This social layer is both a strength and a vulnerability. It is a strength because it allowed the community to resolve an unprecedented crisis pragmatically. It is a vulnerability because it demonstrates that Bitcoin is not purely a mathematical system — it depends on the judgment of a small group of developers and pool operators who can, in extremis, override the protocol.
Lessons for Blockchain Design
Lesson 1: Implementation Is Consensus
In a decentralized system with no formal specification, the implementation is the protocol. Any difference between implementations — no matter how seemingly trivial — can produce a consensus failure. This is why Ethereum invested heavily in a formal specification (the Yellow Paper) and multiple independent client implementations (Geth, Nethermind, Besu, Erigon) that are tested against each other. Even so, implementation-level consensus bugs remain one of the most dangerous failure modes in blockchain engineering.
Lesson 2: Backward Compatibility Is a Consensus Requirement
In a centralized system, upgrading the software is a coordinated event — the operator deploys the new version and retires the old one. In a decentralized system, nodes upgrade at different times, and old and new versions must produce identical consensus results during the transition period. Any change that could cause old and new nodes to disagree about block validity is, by definition, a hard fork — even if it was not intended as one.
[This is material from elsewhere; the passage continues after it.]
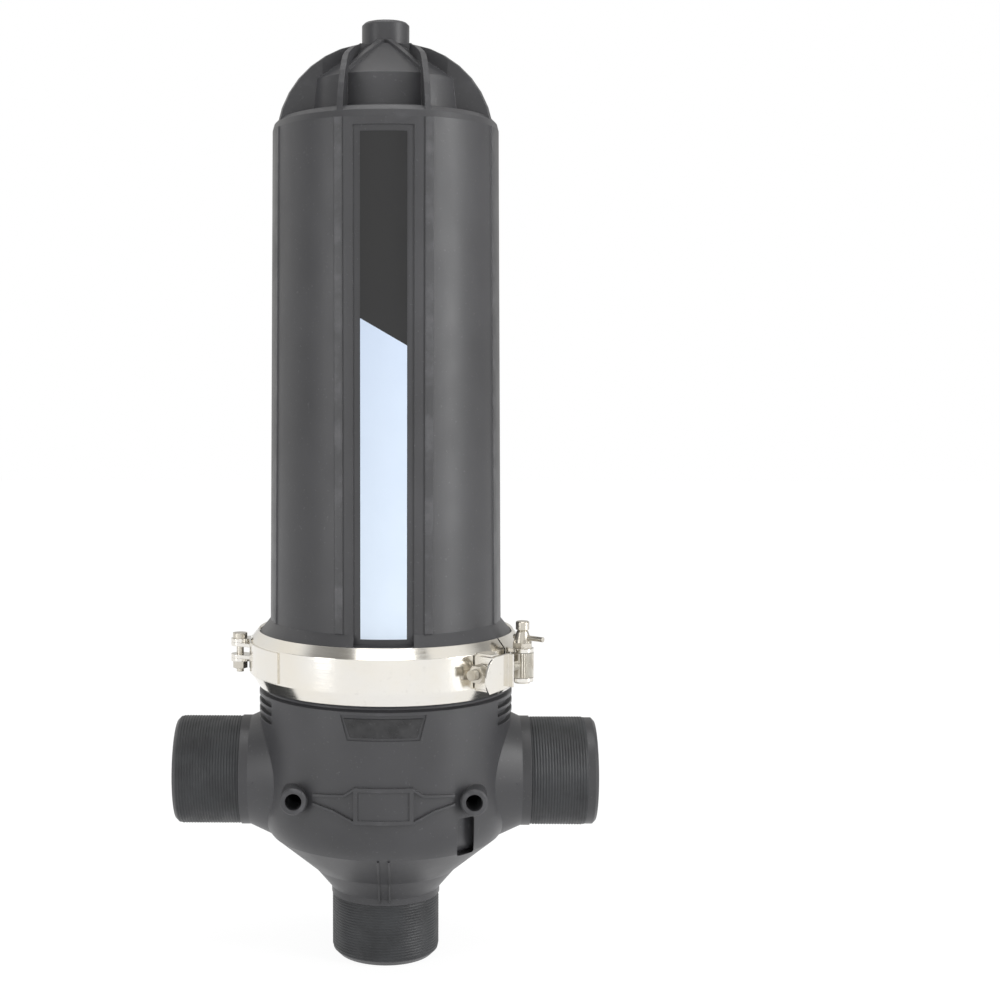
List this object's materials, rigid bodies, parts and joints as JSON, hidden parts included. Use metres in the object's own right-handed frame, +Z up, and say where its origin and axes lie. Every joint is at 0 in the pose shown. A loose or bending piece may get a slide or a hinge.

Lesson 3: Testing Cannot Catch Everything
The Bitcoin developers tested the 0.8 upgrade extensively. The BerkeleyDB lock limit issue was not caught because it only manifested under specific conditions (an unusually large block) that did not arise during testing. This is a general challenge for consensus-critical software: the space of possible inputs is enormous, and adversarial conditions can trigger edge cases that no reasonable test suite would cover.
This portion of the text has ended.